Marcel Van Hattem, deputado do PP-RS, apresenta sua teoria sobre o governo brasileiro. Foto: Fernando Conrado
O programa foi modificado com a chegada de Kim Kataguiri, que não constava como palestrante. Foi abraçado pelos patrocinadores, como Jorge Gerdau e Hélio Beltrão, posou para fotos com diversos fãs e, com o amigo Bene Barbosa, que lançava um livro pela liberação das armas de fogo para qualquer cidadão, foi para o auditório, novamente lotado de estudantes.
Sentadinho no sofá, Kim esperou Van Hattem desfiar as acusações de praxe – contra o Foro de São Paulo, o poder totalitário do PT e “o maior escândalo de corrupção do universo” –, arrancando aplausos a cada frase de efeito. Também despertou entusiasmo mostrando sua identificação com a plateia: “A vanguarda, hoje, não é esquerdista, é liberal. O jovem bem informado vai para as ruas e pede menos Marx, mais Mises. Curte Hayek, não Lênin. Levanta cartazes hashtag ‘Olavo tem razão’”.
Então, Van Hattem saiu do púlpito e, caminhando pelo palco, foi em direção a Kim. “O próximo passo depende de vocês, mas é difícil. O sistema brasileiro é refratário a novas ideias. Hoje mesmo, Kim, o deputado comunista Juliano Roso te chamou de fascista”, disse. E por fim: “Eu só quero concluir dizendo aquilo que as ruas estão dizendo: ‘Fora PT’. Aplausos, gritos. A plateia canta em coro: “Olê, olê, olê, olê, estamos na rua só pra derrubar o PT”.
Foi a deixa para a entrada de Kim. De tênis, andando pelo palco, Kim conclamou “os institutos liberais “a sair da nossa bolha liberal, da nossa bolha libertária, da nossa bolha conservadora e tomar o país.” E afirmou: “Chegou a hora da gente tirar o monopólio da esquerda da juventude. A gente tem que acabar com essa imagem de que quem defende o livre mercado é aquele tiozão de coturno que defende o regime militar. A oposição é a gente. A gente quer privatizar a Petrobras. A gente quer o Estado mínimo. Brasília não vai pautar o povo. É o povo que vai pautar Brasília”.

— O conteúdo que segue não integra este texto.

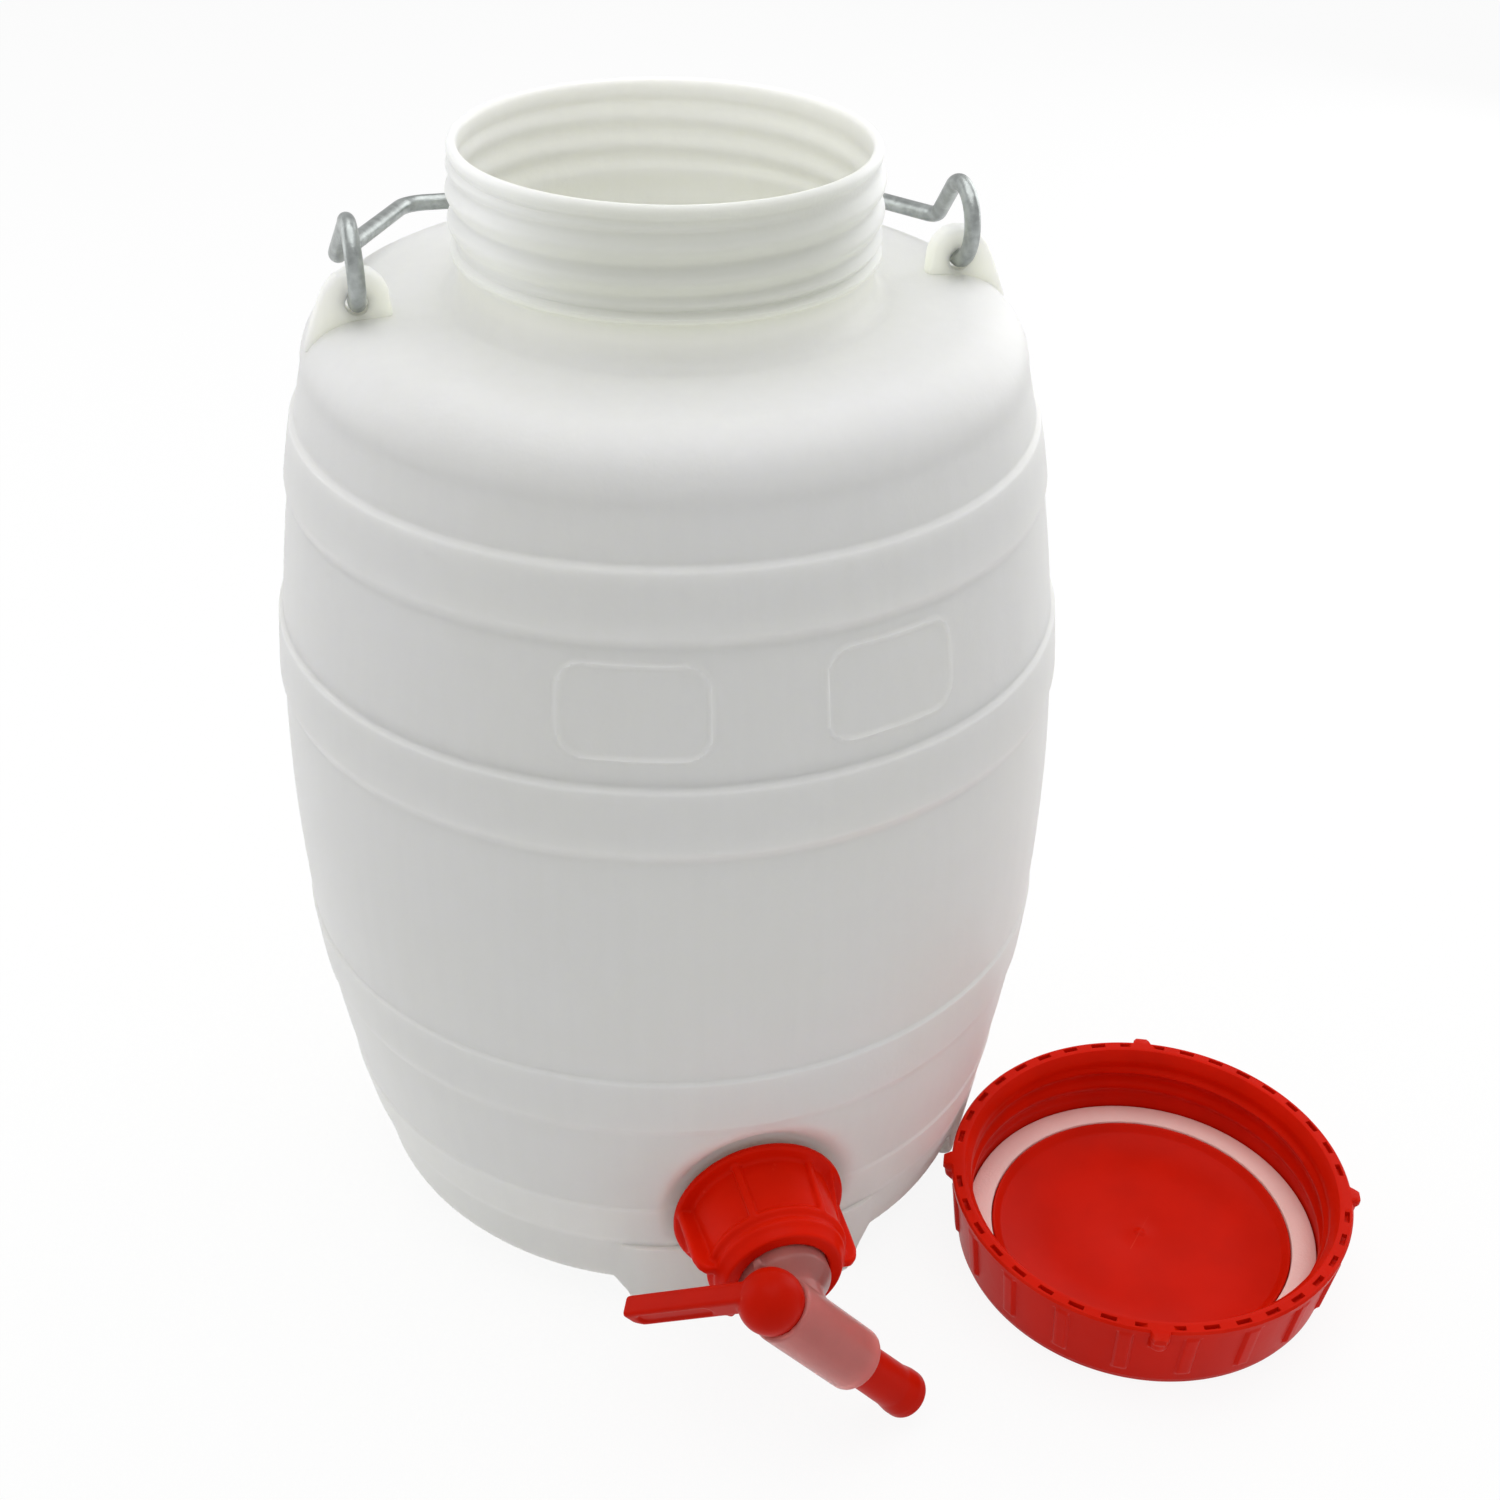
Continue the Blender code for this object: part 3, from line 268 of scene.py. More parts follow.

Três dias depois do Fórum, Kim Kataguiri partia para sua Marcha pela Liberdade em direção a Brasília, com minguada adesão, enquanto Gloria Álvarez empreendia um périplo que a levaria da Argentina a Venezuela noticiado efusivamente em suas redes sociais. Na Argentina, passou por Buenos Aires e pela cidade de Azul, convidada pela Sociedade Rural de Argentina. Em Tucumán, suas palestras na Universidade Nacional foram organizadas pela Fundación Federalismo y Libertad, que tem em seu conselho internacional a Atlas Foundation, a Heritage Foundation, Cato Institute, o Hispanic American Center for Economic Research, o CEDICE Libertad (Venezuela) e o Instituto Ecuatoriano de Economía Política (Equador).

À esquerda, a blogueira cubana, Yaoni Sanchez; ao centro o ex-presidente do Chile Sebastián Piñera, à direita Gloria Alvarez. Foto: Reprodução/Twitter
Todas essas organizações fazem parte da Atlas Network, assim como as outras fundações que encomendaram o passeio de Glorita: Estudiantes pela Libertad (Bolívia e do Equador), o Cedice, na Venezuela, e a Fundación Para El Progresso, no Chile.
O episódio mais interessante de sua viagem, porém, não foi registrado em suas redes sociais, nem mesmo nos jornais do Chile. No dia 23 de abril, ela e a blogueira cubana Yaoni Sanchez, encontraram-se com o ex-presidente conservador Sebastián Piñera depois de terem realizado palestras na Universidade Adolfo Ibañez em Viña del Mar.
O encontro com o ex-presidente – que também é a única foto em que aparecem juntas – foi noticiado pelo twitter do economista Cristián Larroulet, ex-ministro de Piñera com a legenda “O Presidente Piñera com Yoani Sánchez e Gloria Álvarez, dois exemplos de mulheres latino-americanas que lutam pela liberdade”. Larroulet, é fundador do think tank Libertad y Desarrollo, obviamente parceiro da Atlas Network.